You have great points. I agree wholeheartedly. I'm probably branded as
a "stick in the mud," but:
I generally ask "NR?" repetitively if a fellow sends cut numbers for his
number. But, last weekend, after about 5 repeats of the cut number from
this one lid (Yes, I said "LID" intentionally) who apparently didn't
know how to send Morse code numbers, I figured I "got" the number ok,
put it into my N1MM logger, and it filled in the space with the actual
numbers. That solves the problem of whether to report "what was sent"
or what the LID meant.
Also, for whatever reason, quite a few folks got the call I was using
(WQ8RP) wrong - typically, or not always, either KQ2RP (was he on this
contest?) or W8RP. In such cases I'd just send my call twice, give no
other info, and typically he'd repeat my call correctly along with his
I probably don't have a golden log, but after getting RBN reports of 6%
error or more with WQ8RP in the past, I figure valor is the better part
of discretion, and if folks consider me a LID because of my insistence
that they send my call correctly back to me, then I plead guilty.
Typical error rate is between 1 and 3% for other contests with my "real"
call, so the WQ8 is probably the thing which confuses ops.
73 de n8xx Hg
Operated WQ8RP during CQ WPX 2012
On 5/31/2012 10:18 AM, Pete Smith N4ZR <firstname.lastname@example.org> wrote:
> Message: 2
> Date: Thu, 31 May 2012 08:23:15 -0400
> From: Pete Smith N4ZR<email@example.com>
> Subject: [CQ-Contest] To cut or not to cut?

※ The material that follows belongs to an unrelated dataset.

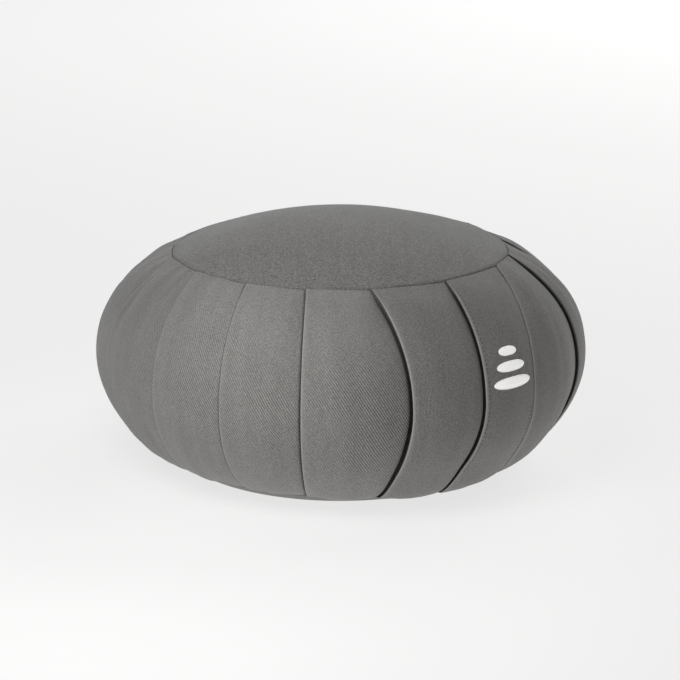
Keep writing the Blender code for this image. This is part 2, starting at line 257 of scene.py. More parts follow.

> To: CQ Contest<firstname.lastname@example.org>
> Content-Type: text/plain; charset=ISO-8859-1; format=flowed
> There's nothing like a CW serial number contest to get you re-thinking
> about the use of cut numbers.
> For situations where first-time intelligibility is important, I think use of
> cut numbers probably costs more time than it saves. Here's why:
> The basic Morse Code 0-9 character set has two important characteristics -
> each number is five code elements long, and each one gives you two chances to
> copy correctly or confirm that you have done so. If you hear the first dit of
> 1, or the last 4 dahs, then you know what the number is. This is because,
> with the regularity of computer-sent CW and the presence of "5NN" as a signal
> to expect the number to begin at a certain time, you can often infer from the
> length of the "lost" portion of a number what it must have been. Even if you
> only get the two dits of 8, depending on when you hear them, you can have
> pretty good confidence that it was, in fact, 8, and not seven with one
> unheard dit.
> How much time is saved by sending A instead of 1? How much time is lost by
> responding to "AGN" or "NR?"
> Opinions? I bet there are a few out there.